09 oktober 2008

BEAU MONDE

NOBELPRIJS VOOR J.M.G. LE CLEZIO
DE SCHRIJVENDE FRANSE NOMADE




‘Ik geloof sterk in de familie, in het geslacht, hoewel dat iets is wat men tegewoordig helemaal niet meer cultiveert’, zegt Le Clézio in een gesprek met Margot Dijkgraaf. Le Clézio heeft zopas de Nobelprijs Literatuur op zak. En dat zal niet alleen zijn fans plezieren. Zijn verhalenbundel over het mysterieuze jongetje Mondo wordt beschouwd als een moderne Franse ‘Catcher in the Rye’ en dat zegt, voor de connoisseurs, alles. Vergeleken worden met de geheimzinnige grootmeester Salinger, wie is het op deze planeet gegeven?

Zijn werk is vaak filosofisch (‘L’Extase matérielle’), soms essayistisch (‘Le rêve Mexicain’) en bovenal kosmopolitisch.

‘Before there was multiculturalism, there was the work of Jean-Marie Le Clézio’, schrijft The Washinton Post al in 1994 over ‘The Prospector’ (‘Voyage à Rodriguez’) en ‘The Mexican Dream’.

Le Clézio’s werk wordt unaniem geprezen om zijn ‘documentary feel of history’, op de manier waarop hij mythen uit het Europese koloniale verleden laat versmelten met elementen uit Paul & Virginie (de achttiende-eeuwse roman van Bernardin de Saint Pierre), Indiana Jones en Robinson Crusoe.

Hij is een bewonderaar van Jules Verne, John Updike en Jorge Luis Borges maar ook van Le comte de Lautréamont en Jean-Paul Sartre.

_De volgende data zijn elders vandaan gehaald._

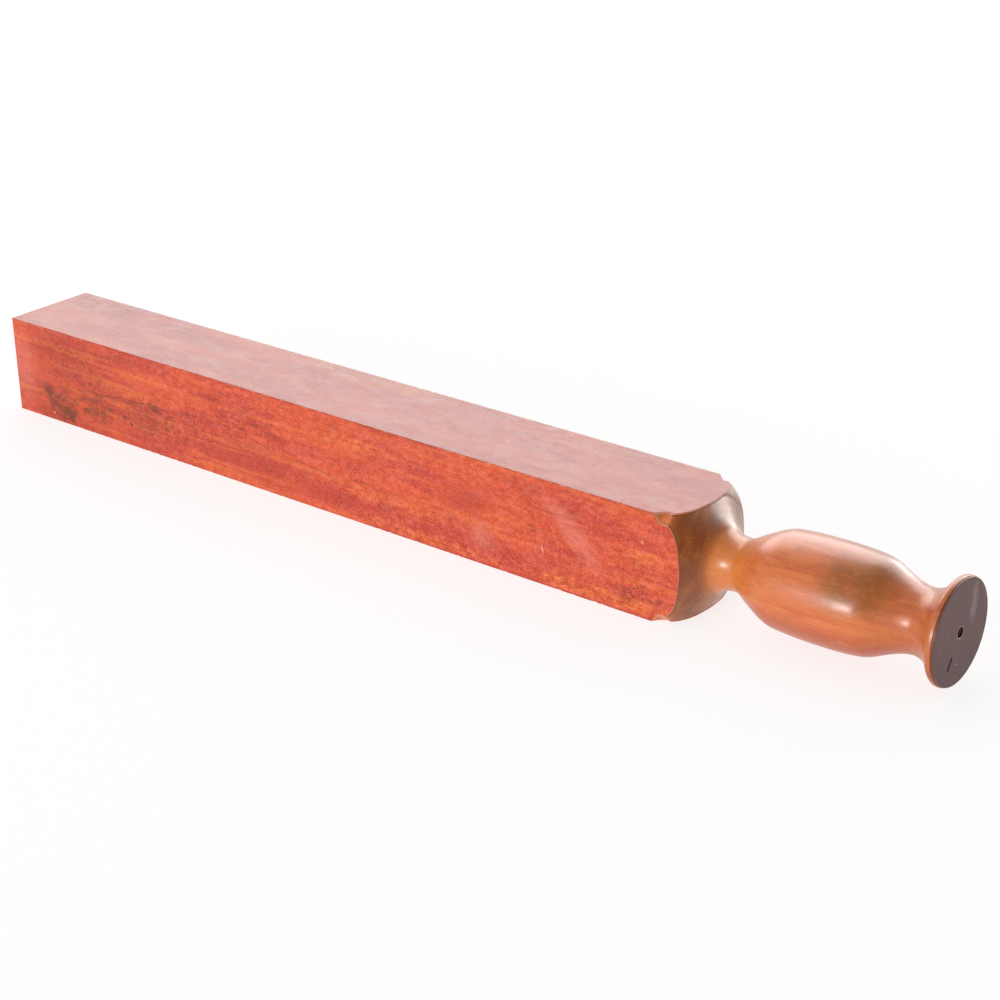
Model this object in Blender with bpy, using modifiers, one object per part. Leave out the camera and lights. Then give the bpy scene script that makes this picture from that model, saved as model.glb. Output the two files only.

Le Clézio schrijft over jonge mensen en hun dromen, over steden en onbewoonde eilanden, over de zee en de woestijn. De schrijver die zichzelf veel meer ziet als een nomade dan als wereldreiziger, zoekt naar de samenhang tussen het intellect en het fysieke, naar een filosofisch evenwicht tussen natuur en cultuur. Zijn spirituele zoektocht voert langs oude mythen, vergeten sagen en vervlogen beschavingen.

Le Clézio’s vroege werk (‘La fièvre’, ‘L’Extase matérielle’, ‘La guerre’) getuigt van de angst van de enkeling in een gewelddadige wereld. Maar ook van protest tegen de agressie van de moderne maatschappij: het individu versus de massa, schoonheid versus geweld.

In ‘Hasard’, ‘Agnoli Mala’, ‘Coeur brulé’ is er eerder sprake van een queeste naar harmonie, van een vermenging van hoop en nostalgie. ‘Omwentelingen’ (‘Révolutions’) is waarschijnlijk Le Clézio’s meest autobiografische roman totnogtoe. Hoofdpersoon is Jean Marro, een zestienjarige jongen die in de jaren vijftig in Nice woont. Net als Le Clézio heeft Marro een verre voorouder die zich in de 18de eeuw op Mauritius heeft gevestigd.

Le Clézio’s taal is prachtig: verhalend, poëtisch, evocatief en schitterend van ritme en klank. Met groot meesterschap roept hij de verloren wereld van het bestaan in de natuur op, het vergane verleden. Hij illustreert daarmee zijn overtuiging dat de persoonlijke geschiedenis van het individu altijd verbonden is met de grotere geschiedenis van zijn voorouders. Mij moet je niet overtuigen.

Voor een kennismaking met de nieuwe Nobelprijs raad ik je de vuistdikke roman ‘Omwentelingen’ aan (‘Révolutions’), in een verzorgde hardcover uitgave en een knappe vertaling van Maria Noordman (Uitgeverij De Geus).

Of, voor wie hem toch liever in het Frans ontdekt in een (goedkopere!) handige pocket bij wijze van smaakmaker: ‘Mondo et autres histoires’ (Collection Folio Gallimard).

Een knap portret van Le Clézio leest u van de hoger geciteerde Margot Dijkgraaf in haar ‘Franstalige literatuur van nu’, een incontournabel’ standaardwerk voor francofielen. (Ook uit bij De Geus).